begin Stored data
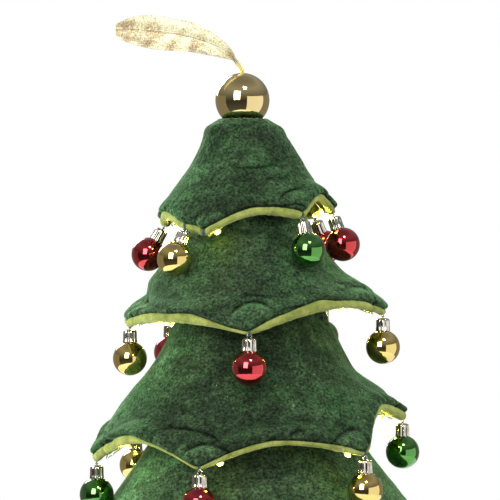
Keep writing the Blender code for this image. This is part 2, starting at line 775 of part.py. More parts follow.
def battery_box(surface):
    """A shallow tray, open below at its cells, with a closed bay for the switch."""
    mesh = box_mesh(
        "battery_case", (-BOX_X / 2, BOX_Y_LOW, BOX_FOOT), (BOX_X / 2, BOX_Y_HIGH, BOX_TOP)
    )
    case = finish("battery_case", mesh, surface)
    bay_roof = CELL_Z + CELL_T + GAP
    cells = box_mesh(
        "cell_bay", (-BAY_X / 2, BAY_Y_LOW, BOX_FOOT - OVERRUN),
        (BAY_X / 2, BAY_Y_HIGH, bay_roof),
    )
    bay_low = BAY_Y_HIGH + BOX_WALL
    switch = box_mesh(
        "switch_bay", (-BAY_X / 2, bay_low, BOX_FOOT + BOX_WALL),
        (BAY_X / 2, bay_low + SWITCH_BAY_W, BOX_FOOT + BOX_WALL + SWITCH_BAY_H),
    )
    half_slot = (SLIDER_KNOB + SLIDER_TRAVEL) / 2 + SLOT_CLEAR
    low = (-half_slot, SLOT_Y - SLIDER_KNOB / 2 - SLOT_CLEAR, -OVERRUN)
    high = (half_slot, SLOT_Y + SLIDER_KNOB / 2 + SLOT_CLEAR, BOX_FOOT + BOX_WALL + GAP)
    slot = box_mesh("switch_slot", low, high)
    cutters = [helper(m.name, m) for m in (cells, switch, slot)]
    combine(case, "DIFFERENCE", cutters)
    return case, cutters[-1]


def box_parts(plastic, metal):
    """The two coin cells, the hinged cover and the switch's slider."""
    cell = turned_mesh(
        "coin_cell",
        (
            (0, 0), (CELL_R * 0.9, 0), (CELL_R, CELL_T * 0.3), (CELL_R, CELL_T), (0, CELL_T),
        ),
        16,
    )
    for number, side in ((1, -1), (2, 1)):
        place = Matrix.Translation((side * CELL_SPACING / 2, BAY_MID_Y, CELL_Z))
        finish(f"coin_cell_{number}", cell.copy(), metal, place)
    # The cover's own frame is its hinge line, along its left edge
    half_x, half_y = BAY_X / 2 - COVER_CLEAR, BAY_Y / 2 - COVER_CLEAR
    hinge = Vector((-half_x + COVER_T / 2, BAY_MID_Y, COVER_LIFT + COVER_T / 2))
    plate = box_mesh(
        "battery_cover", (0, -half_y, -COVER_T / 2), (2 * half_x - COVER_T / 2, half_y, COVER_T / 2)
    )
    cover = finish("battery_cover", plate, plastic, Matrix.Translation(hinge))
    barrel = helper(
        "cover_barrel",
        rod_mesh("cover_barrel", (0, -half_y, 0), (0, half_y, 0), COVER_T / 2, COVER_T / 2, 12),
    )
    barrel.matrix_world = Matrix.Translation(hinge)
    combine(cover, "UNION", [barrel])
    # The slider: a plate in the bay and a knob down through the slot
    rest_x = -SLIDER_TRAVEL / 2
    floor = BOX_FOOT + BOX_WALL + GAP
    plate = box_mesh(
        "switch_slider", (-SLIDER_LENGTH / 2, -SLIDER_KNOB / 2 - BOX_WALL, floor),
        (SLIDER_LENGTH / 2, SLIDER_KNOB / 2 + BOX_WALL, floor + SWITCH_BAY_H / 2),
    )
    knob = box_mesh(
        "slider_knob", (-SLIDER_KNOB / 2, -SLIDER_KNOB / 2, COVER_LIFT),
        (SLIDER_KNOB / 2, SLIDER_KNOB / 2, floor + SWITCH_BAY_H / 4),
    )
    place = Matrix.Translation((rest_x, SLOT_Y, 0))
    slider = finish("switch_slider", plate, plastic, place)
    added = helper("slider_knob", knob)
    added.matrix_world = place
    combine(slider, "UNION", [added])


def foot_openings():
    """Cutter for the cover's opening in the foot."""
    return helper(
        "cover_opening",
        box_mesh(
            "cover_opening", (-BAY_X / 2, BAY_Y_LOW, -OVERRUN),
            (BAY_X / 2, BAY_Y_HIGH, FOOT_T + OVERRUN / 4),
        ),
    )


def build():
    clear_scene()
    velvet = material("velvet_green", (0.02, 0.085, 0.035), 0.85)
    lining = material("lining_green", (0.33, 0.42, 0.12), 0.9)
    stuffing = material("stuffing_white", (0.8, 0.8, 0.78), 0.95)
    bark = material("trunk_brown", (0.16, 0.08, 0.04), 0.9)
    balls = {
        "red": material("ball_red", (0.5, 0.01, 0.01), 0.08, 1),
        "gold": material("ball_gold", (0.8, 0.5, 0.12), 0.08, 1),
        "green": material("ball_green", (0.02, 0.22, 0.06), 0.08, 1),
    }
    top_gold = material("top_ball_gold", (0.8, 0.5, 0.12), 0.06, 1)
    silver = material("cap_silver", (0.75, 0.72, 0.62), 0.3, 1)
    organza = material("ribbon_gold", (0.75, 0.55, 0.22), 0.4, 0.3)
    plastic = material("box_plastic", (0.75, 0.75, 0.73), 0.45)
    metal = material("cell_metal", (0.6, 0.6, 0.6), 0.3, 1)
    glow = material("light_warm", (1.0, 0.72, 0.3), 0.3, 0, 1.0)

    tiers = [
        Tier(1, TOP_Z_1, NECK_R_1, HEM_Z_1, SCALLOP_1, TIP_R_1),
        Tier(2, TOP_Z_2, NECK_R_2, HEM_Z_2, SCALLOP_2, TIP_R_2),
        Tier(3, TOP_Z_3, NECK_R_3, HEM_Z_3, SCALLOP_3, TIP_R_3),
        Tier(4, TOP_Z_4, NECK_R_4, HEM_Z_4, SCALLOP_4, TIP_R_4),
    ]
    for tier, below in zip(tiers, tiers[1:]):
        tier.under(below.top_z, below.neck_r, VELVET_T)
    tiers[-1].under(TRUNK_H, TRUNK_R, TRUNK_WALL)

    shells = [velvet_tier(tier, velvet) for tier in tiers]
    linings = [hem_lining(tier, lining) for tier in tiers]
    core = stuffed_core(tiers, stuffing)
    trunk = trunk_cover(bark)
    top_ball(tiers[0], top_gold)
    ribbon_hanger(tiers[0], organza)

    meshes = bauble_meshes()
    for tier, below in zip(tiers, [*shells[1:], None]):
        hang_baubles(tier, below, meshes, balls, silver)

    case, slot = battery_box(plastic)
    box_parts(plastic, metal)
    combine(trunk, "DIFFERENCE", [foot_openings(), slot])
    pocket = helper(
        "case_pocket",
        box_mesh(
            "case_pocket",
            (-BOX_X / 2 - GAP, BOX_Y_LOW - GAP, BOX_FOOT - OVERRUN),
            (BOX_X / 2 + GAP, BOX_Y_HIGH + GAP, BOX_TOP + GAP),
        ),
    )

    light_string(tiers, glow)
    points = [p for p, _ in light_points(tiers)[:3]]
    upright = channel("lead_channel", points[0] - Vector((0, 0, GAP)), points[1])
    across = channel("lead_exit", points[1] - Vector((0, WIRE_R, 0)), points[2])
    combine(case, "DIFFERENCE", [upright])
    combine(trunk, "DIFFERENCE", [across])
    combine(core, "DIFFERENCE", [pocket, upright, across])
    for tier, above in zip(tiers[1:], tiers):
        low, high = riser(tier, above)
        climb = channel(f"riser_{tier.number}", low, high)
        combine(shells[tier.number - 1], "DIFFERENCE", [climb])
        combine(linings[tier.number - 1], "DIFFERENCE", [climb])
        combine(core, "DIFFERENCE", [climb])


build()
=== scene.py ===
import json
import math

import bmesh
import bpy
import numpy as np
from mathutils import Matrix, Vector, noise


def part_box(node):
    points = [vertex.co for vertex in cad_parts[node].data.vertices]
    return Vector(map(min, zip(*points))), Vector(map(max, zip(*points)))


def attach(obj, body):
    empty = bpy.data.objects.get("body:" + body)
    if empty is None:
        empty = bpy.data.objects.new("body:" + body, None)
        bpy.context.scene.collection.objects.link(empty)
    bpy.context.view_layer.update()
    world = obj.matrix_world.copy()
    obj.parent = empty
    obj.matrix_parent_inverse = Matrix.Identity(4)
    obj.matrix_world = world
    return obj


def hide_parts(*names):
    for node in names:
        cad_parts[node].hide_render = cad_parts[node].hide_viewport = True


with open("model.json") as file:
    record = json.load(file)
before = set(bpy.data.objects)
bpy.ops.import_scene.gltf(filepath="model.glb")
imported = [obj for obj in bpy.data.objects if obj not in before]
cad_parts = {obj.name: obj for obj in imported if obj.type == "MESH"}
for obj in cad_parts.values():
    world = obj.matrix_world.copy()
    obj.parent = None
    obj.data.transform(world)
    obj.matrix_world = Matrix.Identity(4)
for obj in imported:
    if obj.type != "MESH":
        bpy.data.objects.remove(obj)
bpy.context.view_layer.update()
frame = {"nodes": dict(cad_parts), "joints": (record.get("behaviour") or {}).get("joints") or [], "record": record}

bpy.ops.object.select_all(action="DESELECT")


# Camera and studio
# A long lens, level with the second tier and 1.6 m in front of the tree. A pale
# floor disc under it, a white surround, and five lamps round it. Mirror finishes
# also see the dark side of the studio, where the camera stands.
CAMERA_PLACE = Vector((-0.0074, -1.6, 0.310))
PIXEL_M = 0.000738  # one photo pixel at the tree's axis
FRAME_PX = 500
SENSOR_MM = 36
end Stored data
◆ Request: Pick out all lines containing the string "imported".

◆ Answer to the problem:
imported = [obj for obj in bpy.data.objects if obj not in before]
cad_parts = {obj.name: obj for obj in imported if obj.type == "MESH"}
for obj in imported:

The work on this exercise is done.